His fall, however, settles nothing — because the second crime is now underway, and it is quieter than the first. It is the crime of the slow walk. Eight months after the Senate blue ribbon committee opened its hearings, its chairman, Panfilo Lacson, could not gather nine signatures from seventeen colleagues to formally file his own partial report. He was reduced to reading the findings into the record through a privilege speech, the document drifting toward the archive as the 20th Congress prepared to adjourn. An NPC stalwart who held the most powerful investigative gavel in the Senate, handed the largest corruption case in the nation's history, could not get a full report out the door. Whatever the reasons offered, the country saw a probe that touched the biggest plunder in living memory with gloves on.

And here we must speak plainly to the lawmakers who have built their brand on accountability. Senators Risa Hontiveros, Bam Aquino, and Kiko Pangilinan did sign that report; credit is owed where it is due. But signing a document that then dies for want of two signatures is not the same as fighting for it. The opposition has discovered, this season, that it can summon thunderous, sustained, fist-on-the-table fury — and it has aimed almost all of it at the impeachment of Vice President Sara Duterte. The House transmitted those articles with 257 votes. The Senate will convene a full trial. The machinery of outrage is running at capacity. Meanwhile the flood-control report sits unfinished.

You cannot have it both ways. You cannot demand that the nation burn with anger over ₱125 million in confidential funds spent in eleven days, and treat the flood-control plunder — by the government's own reckoning tens of billions of pesos in lost economic output, with investigators tracing at least ₱200 billion siphoned from the program — as a secondary file. Place those numbers beside each other honestly. The confidential funds are roughly two or three suitcases. The flood money is the helicopters and the river of cars. One scandal involves fancy names on a receipt. The other left families on their rooftops.
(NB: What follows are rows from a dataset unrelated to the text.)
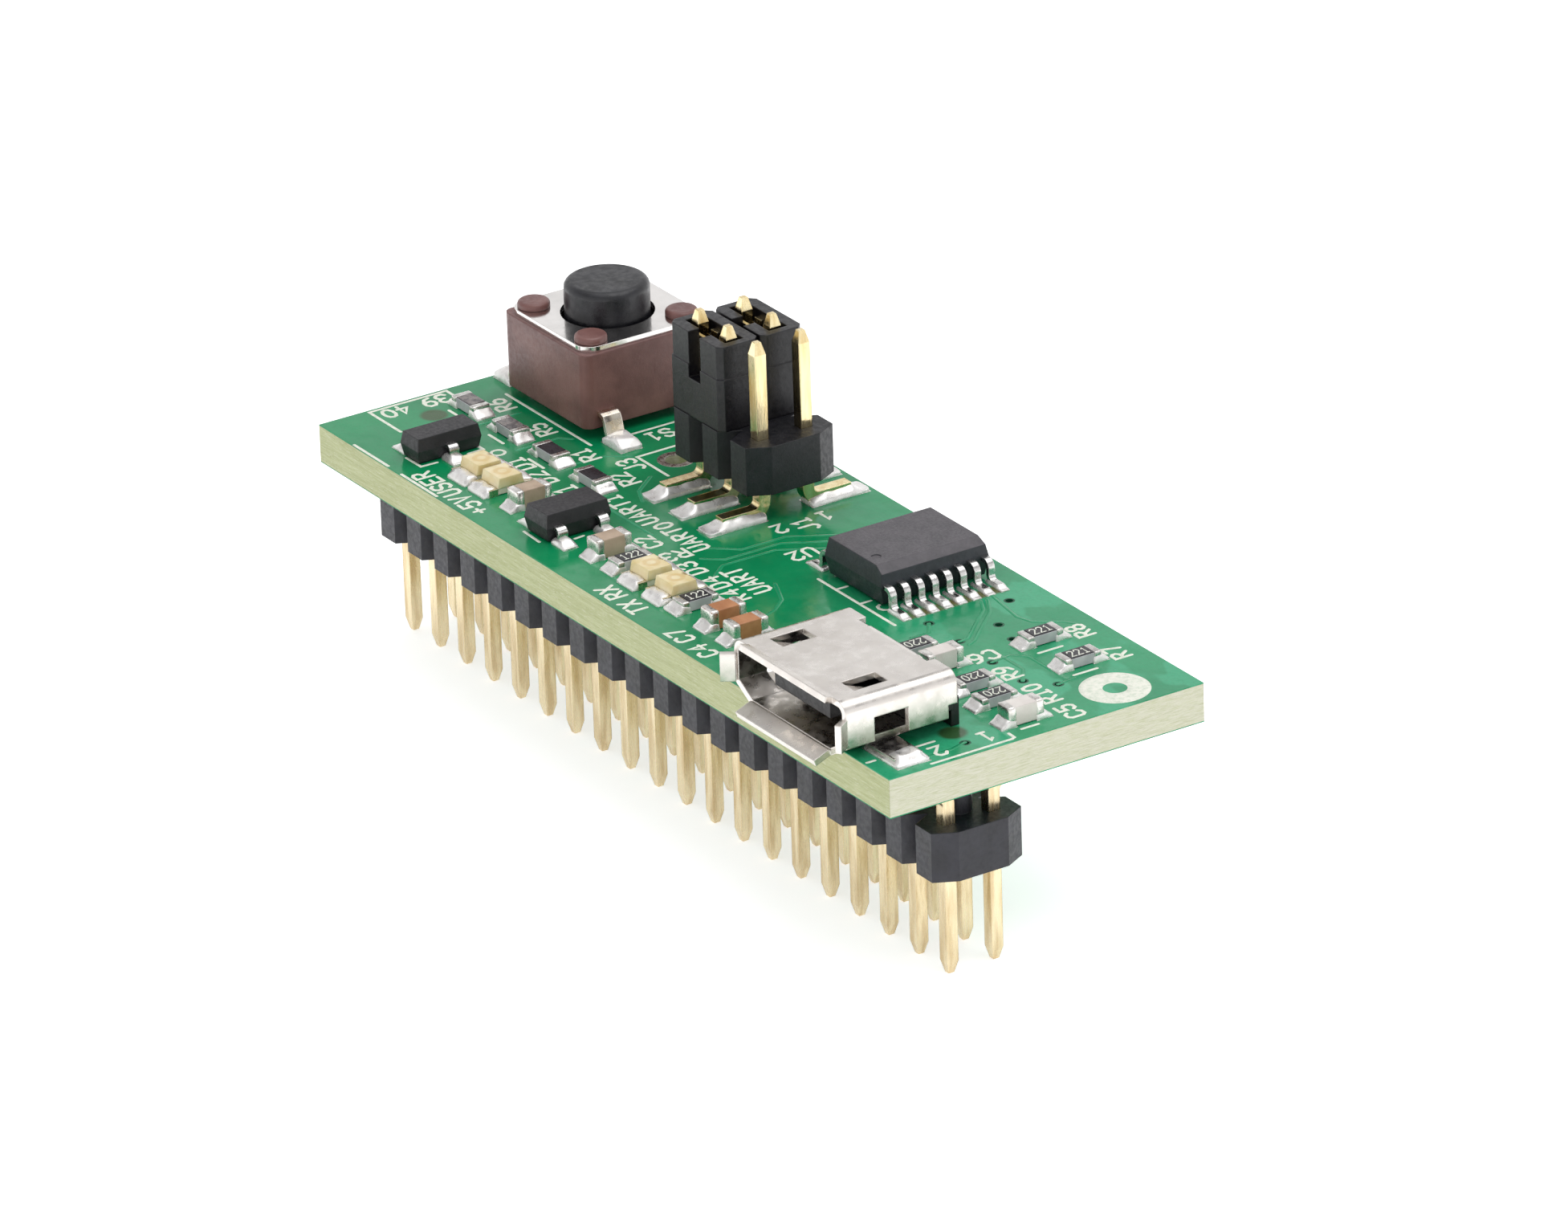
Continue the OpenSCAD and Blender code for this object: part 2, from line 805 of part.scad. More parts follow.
// Gull-wing lead towards +X: root inside the body, two round bends, flat foot
module gull_profile(root, face, exit_z, thick, toe, bend) {
  outer = bend + thick;
  square_from(root, face, exit_z - thick / 2, exit_z + thick / 2);
  translate([face, exit_z + thick / 2 - outer]) intersection() {
    difference() {
      circle(r = outer);
      circle(r = bend);
    }
    square([outer, outer]);
  }
  square_from(face + bend, face + outer, outer, exit_z + thick / 2 - outer);
  translate([face + bend + outer, outer]) intersection() {
    difference() {
      circle(r = outer);
      circle(r = bend);
    }
    translate([-outer, -outer]) square([outer, outer]);
  }
  square_from(face + bend + outer, toe, 0, thick);
}

module gull_lead(root, face, exit_z, thick, toe, width, bend = 0.1) {
  slice_y(width) gull_profile(root, face, exit_z, thick, toe, bend);
}

module chip_leads_all() {
  for (s = [0, 1], i = [0:chip_leads - 1]) {
    rotate([0, 0, 180 * s]) translate([0, column_x(i, chip_leads, chip_pitch), 0])
      gull_lead(chip_width / 2 - 0.35, chip_width / 2 + 0.14, 0.86, 0.18, 3.05, 0.28, 0.18);
  }
}

module chip_body() {
  color("#4a484e")
  translate([chip_x, chip_y, board_top]) difference() {
    moulded_body(chip_width, chip_length, 0.12, 1.6, 0.14);
    chip_leads_all();
    translate([0.75, -chip_length / 2 + 0.58, 1.57]) cylinder(h = 1, r = 0.2);
    // Sloped edge along the first row of leads
    slice_y(chip_length + 2) polygon([[1.42, 1.61], [1.42, 1.6], [1.86, 1.36], [3, 1.36], [3, 1.61]]);
  }
}

module chip_lead_frame() {
  color("#d8d8d8") translate([chip_x, chip_y, board_top]) chip_leads_all();
}

module chip_solder() {
  color("#c9c7c0")
  translate([chip_x, chip_y, board_top])
  for (s = [0, 1], i = [0:chip_leads - 1]) {
    rotate([0, 0, 180 * s]) translate([3.05, column_x(i, chip_leads, chip_pitch), 0])
      end_fillet(0.32, 0.18);
  }
}

module regulator_lead_set() {
  for (s = [-1, 1]) {
    translate([0, s * 0.95, 0]) gull_lead(0.5, 0.95, 0.6, 0.16, 1.42, 0.42);
  }
  for (i = [-1, 0, 1]) {
    rotate([0, 0, 180]) translate([0, i * 0.95, 0])
      gull_lead(0.5, 0.95, 0.6, 0.16, 1.42, 0.42);
  }
}

module regulator_body() {
  color("#47464c")
  translate([regulator_place[0], regulator_place[1], board_top]) difference() {
    moulded_body(1.65, 2.9, 0.06, 1.15, 0.1);
    regulator_lead_set();
  }
}

module regulator_leads() {
  color("#dedede")
  translate([regulator_place[0], regulator_place[1], board_top]) regulator_lead_set();
}

module transistor_lead_set() {
  gull_lead(0.35, 0.78, 0.55, 0.14, 1.2, 0.42);
  for (s = [-1, 1]) {
    rotate([0, 0, 180]) translate([0, s * 0.95, 0])
      gull_lead(0.35, 0.78, 0.55, 0.14, 1.2, 0.42);
  }
}

module transistor_body() {
  color("#3f3e44")
  translate([transistor_place[0], transistor_place[1], board_top]) difference() {
    moulded_body(1.32, 2.9, 0.05, 1.05, 0.09);
    transistor_lead_set();
  }
}

module transistor_leads() {
  color("#dedede")
  translate([transistor_place[0], transistor_place[1], board_top]) transistor_lead_set();
}

module small_package_solder() {
  color("#d4d4d6") {
    translate([regulator_place[0], regulator_place[1], board_top]) {
      for (s = [-1, 1]) {
        translate([1.42, s * 0.95, 0]) end_fillet(0.6, 0.24);
      }
      for (i = [-1, 0, 1]) {
        translate([-1.42, i * 0.95, 0]) rotate([0, 0, 180]) end_fillet(0.55, 0.24);
      }
    }
    translate([transistor_place[0], transistor_place[1], board_top]) {
      translate([1.2, 0, 0]) end_fillet(0.7, 0.24);
      for (s = [-1, 1]) {
        translate([-1.2, s * 0.95, 0]) rotate([0, 0, 180]) end_fillet(0.7, 0.24);
      }
    }
  }
}

// ---------- two-ended chips ----------

end_length = 0.3;
end_skin = 0.03;

// Tinned cap round one end of a chip, looking along +X
module end_cap(length, width, height, wrap) {
  difference() {
    box(length / 2 - wrap, length / 2, -width / 2, width / 2, 0, height);
    box(0, length / 2 - end_skin, -width / 2 + end_skin, width / 2 - end_skin,
        end_skin, height - end_skin);
  }
}

module both_ends(length, width, height, wrap) {
  for (a = [0, 180]) {
    rotate([0, 0, a]) end_cap(length, width, height, wrap);
  }
}

module chip_core(length, width, height) {
  box(-length / 2 + end_skin, length / 2 - end_skin, -width / 2 + end_skin,
      width / 2 - end_skin, end_skin, height - end_skin);
}

module resistor_bodies() {
  color("#c9c9cb")
  at_places(resistor_places, board_top) chip_core(small_length, small_width, resistor_height);
}

module resistor_films() {
  color("#2d2b33")
  at_places(resistor_places, board_top)
    box(-small_length / 2 + end_length, small_length / 2 - end_length, -small_width / 2 + 0.06,
        small_width / 2 - 0.06, resistor_height - end_skin, resistor_height + 0.005);
}

module resistor_ends() {
  color("#dcdad6")
  at_places(resistor_places, board_top)
    both_ends(small_length, small_width, resistor_height, end_length);
}

module brown_capacitors() {
  color("#b98a66")
  at_places(brown_places, board_top) chip_core(small_length, small_width, capacitor_height);
}

module grey_capacitors() {
  color("#b9b0a8")
  at_places(grey_places, board_top) chip_core(small_length, small_width, capacitor_height);
}

module capacitor_ends() {
  color("#cfcbc6")
  at_places(concat(brown_places, grey_places), board_top)
    both_ends(small_length, small_width, capacitor_height, 0.36);
}

lamp_base_height = 0.3;

module lamp_bases() {
  color("#ece6d2")
  at_places(lamp_places, board_top) chip_core(lamp_length, lamp_width, lamp_base_height);
}

module lamp_terminals() {
  color("#dcd6c4")
  at_places(lamp_places, board_top)
    both_ends(lamp_length, lamp_width, lamp_base_height, 0.4);
}

module lamp_lenses() {
  color("#efe2bf")
  at_places(lamp_places, board_top)
    translate([0, 0, lamp_base_height - end_skin]) slice_y(lamp_width - 0.02) polygon([
      [-lamp_length / 2 + 0.4, 0], [lamp_length / 2 - 0.4, 0],
      [lamp_length / 2 - 0.5, 0.42], [-lamp_length / 2 + 0.5, 0.42]
    ]);
}

module small_chip_solder() {
  color("#d6d6d8") {
    at_places(concat(resistor_places, brown_places, grey_places), board_top)
      for (a = [0, 180]) {
        rotate([0, 0, a]) translate([small_length / 2, 0, 0]) end_fillet(0.8, 0.3);
      }
    at_places(lamp_places, board_top)
      for (a = [0, 180]) {
        rotate([0, 0, a]) translate([lamp_length / 2, 0, 0]) end_fillet(1.1, 0.2);
      }
  }
}

// ---------- what is drawn ----------

board_core();
solder_mask();
copper_pads();
via_barrels();
plated_holes();
header_block();
header_pins();
header_solder();
jumper_block();
jumper_posts();
jumper_solder();
jumper_cap_a();
jumper_clip_a();
jumper_cap_b();
jumper_clip_b();
usb_shell();
usb_insulator();
usb_contacts();
usb_solder();
switch_base();
switch_terminals();
switch_dome();
switch_button();
switch_cover();
switch_solder();
chip_body();
chip_lead_frame();
chip_solder();
regulator_body();
regulator_leads();
transistor_body();
transistor_leads();
small_package_solder();
resistor_bodies();
resistor_films();
resistor_ends();
brown_capacitors();
grey_capacitors();
capacitor_ends();
lamp_bases();
lamp_terminals();
lamp_lenses();
small_chip_solder();
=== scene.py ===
import math
import bmesh
import bpy
from mathutils import Matrix, Vector, noise


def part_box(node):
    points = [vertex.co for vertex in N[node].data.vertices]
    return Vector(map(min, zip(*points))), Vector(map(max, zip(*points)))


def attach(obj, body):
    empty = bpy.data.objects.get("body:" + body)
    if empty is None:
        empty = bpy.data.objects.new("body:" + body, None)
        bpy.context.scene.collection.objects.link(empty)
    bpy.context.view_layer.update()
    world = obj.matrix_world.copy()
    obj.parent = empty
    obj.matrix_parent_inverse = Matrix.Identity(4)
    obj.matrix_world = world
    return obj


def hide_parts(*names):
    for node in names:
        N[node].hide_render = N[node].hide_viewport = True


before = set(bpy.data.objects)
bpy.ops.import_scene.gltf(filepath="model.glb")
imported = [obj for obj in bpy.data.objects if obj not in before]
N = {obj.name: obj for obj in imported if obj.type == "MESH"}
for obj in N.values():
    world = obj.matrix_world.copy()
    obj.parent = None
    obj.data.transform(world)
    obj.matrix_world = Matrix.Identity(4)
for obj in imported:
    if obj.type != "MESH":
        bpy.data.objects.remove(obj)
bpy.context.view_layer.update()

scene = bpy.context.scene
MM = 0.001

# Upper and lower face of the lacquered board, in millimetres
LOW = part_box("solder_mask")[0].z / MM
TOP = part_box("solder_mask")[1].z / MM
# From the header's end to the middle of its locating peg, in millimetres
PEG_INSET = 1.75


# ---------------------------------------------------------------- colours and node helpers

def lin(r, g, b):
    """An sRGB colour, 0 to 255, as linear values."""
    out = []
    for c in (r, g, b):
        c /= 255
        out.append(c / 12.92 if c <= 0.04045 else ((c + 0.055) / 1.055) ** 2.4)
    return (*out, 1.0)


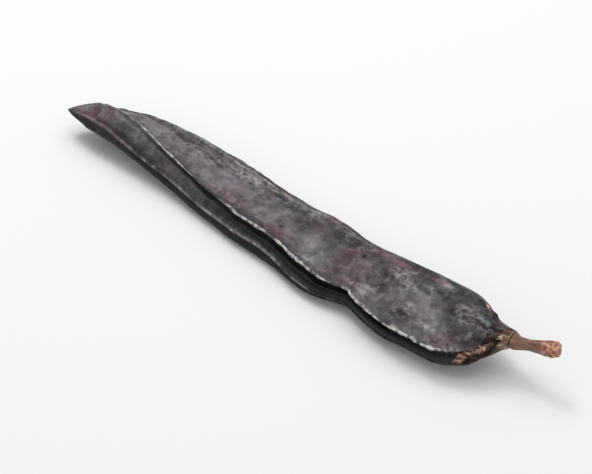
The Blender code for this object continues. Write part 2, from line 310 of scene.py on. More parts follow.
BACK_RIB_HEIGHT = (
    (0.0, 0.0), (0.1, 0.1), (0.2, 0.7), (0.5, 1.0), (0.62, 0.25), (0.75, 0.1), (1.0, 0.0),
)
# The grey on the front band beside the keel is partly bloom and partly a painted sheen
BAND_BLOOM_AND_SHEEN = (
    (0.0, 1.0), (0.2, 0.9), (0.33, 0.95), (0.42, 0.6), (0.58, 0.35), (0.66, 0.15), (1.0, 0.1),
)
BAND_AT = ((0.0, 2.0), (0.2, 1.6), (0.35, 1.3), (0.5, 1.5), (0.66, 0.8), (1.0, 0.3))
BAND_SPREAD = ((0.0, 2.6), (0.2, 1.9), (0.33, 1.2), (0.45, 0.7), (0.58, 0.55), (1.0, 0.5))
NOTCH_DEPTH = ((0.0, -0.3), (0.5, -0.1), (0.62, 0.9), (1.0, 0.9))
LIP_WIDTH = ((0.0, 2.2), (0.2, 1.7), (0.26, 1.1), (0.52, 1.1), (0.62, 1.6), (1.0, 1.6))
# Strength of the painted shadow under the front lip
UNDER_LIP = (
    (0.0, 0.0), (0.28, 0.0), (0.36, 0.35), (0.46, 1.0), (0.93, 1.0), (0.96, 0.0), (1.0, 0.0),
)
SEAM_AT = (
    (0.0, -0.2), (0.1, -0.7), (0.18, -0.9), (0.26, 0.0), (0.36, 0.5), (0.5, 0.9), (0.58, 0.5),
    (0.66, 0.0), (1.0, 0.0),
)
# Strength of the painted highlight along the seams
SEAM_LIGHT = ((0.0, 0.1), (0.2, 0.25), (0.4, 0.36), (0.55, 0.36), (0.7, 0.14), (1.0, 0.05))
SEAM_BLUSH = ((0.0, 0.2), (0.03, 0.7), (0.11, 1.0), (0.16, 0.5), (0.2, 0.0), (1.0, 0.0))
FACE_SPREAD = ((0.0, 6.5), (0.1, 5.5), (0.2, 3.9), (0.3, 3.6), (1.0, 3.6))
BACK_MARGIN_BLOOM = ((0.0, 1.0), (0.5, 0.85), (0.64, 0.5), (0.8, 0.3), (1.0, 0.0))
# Strength of the painted shade under the front keel
UNDER_KEEL = ((0.0, 0.3), (0.1, 0.5), (0.2, 0.9), (0.9, 0.9), (0.95, 0.1), (1.0, 0.0))

# The neck's bare tissue starts, and its ring of scar runs, at a share of the length that
# changes round the section, as (corner, share) pairs
NECK_STARTS = (
    (0.0, 0.948), (2.0, 0.942), (4.0, 0.950), (6.0, 0.962), (8.0, 0.970), (9.5, 0.985),
    (11.0, 1.01), (15.5, 1.01), (17.0, 0.985), (19.0, 0.962), (23.0, 0.956), (25.5, 0.950),
    (27.0, 0.948),
)
NECK_RING = (
    (0.0, 0.978), (2.0, 0.984), (6.5, 0.985), (8.0, 0.992), (20.0, 0.985), (23.0, 0.968),
    (25.0, 0.966), (27.0, 0.978),
)
NECK_RING_DEPTH = ((0.0, 1.0), (6.5, 1.0), (7.5, 0.0), (20.0, 0.0), (22.0, 1.0), (27.0, 1.0))

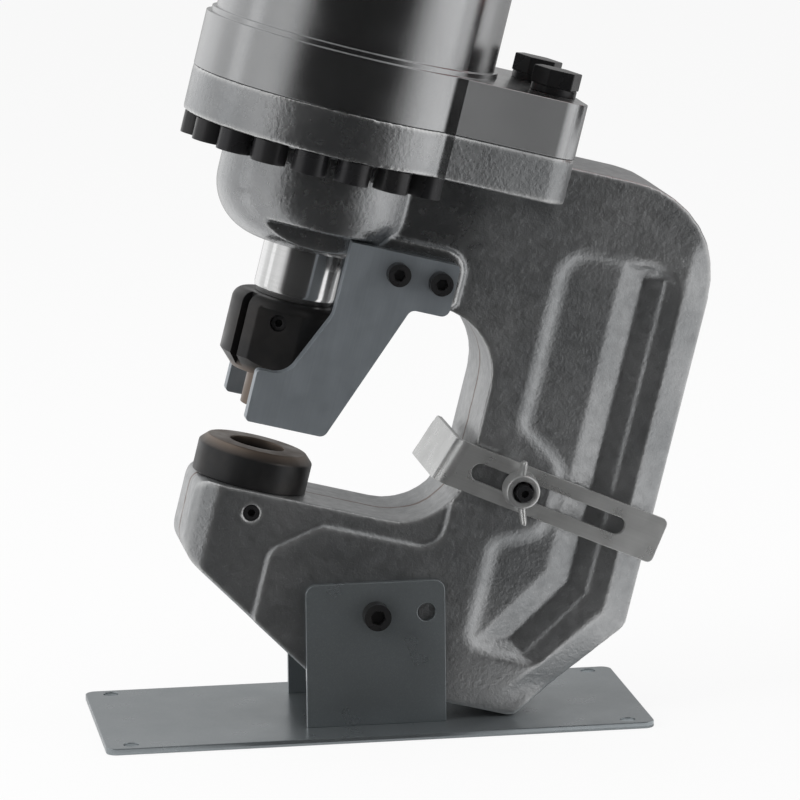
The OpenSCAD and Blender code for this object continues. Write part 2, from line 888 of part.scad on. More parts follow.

The voters can do that arithmetic. That is the flood no commission will contain.

Because the third storm season since the scandal broke is almost upon us, and every typhoon now arrives as testimony. Each flooded barangay is a closing argument. Each collapsed river-control wall is a name the public will not forget, and every member of Congress — those implicated, and those who chose the safer outrage over the relevant one — has become a reminder of how the system failed this country twice: first in the heist, then in the cover-up that lawmakers are conducting on their own behalf. It is a hard thing to seek justice when the lawmakers are the lawbreakers. It is harder still when the ones who promised to be different decided which crime was worth their lungs.

By 2028 the dead of Cebu and Negros and Mindanao will not have moved. The suitcases will not have come back. The report may still be in the archive. And the electorate that watched all of it — the rooftops, the ghost projects, the gavel that came down so gently — will be looking for someone the water did not reach. Anyone who spent this season silent, or selectively loud, should understand what is rising. It is not manufactured. It is not about a name on a liquidation form. It is grief, and it has a memory, and it votes.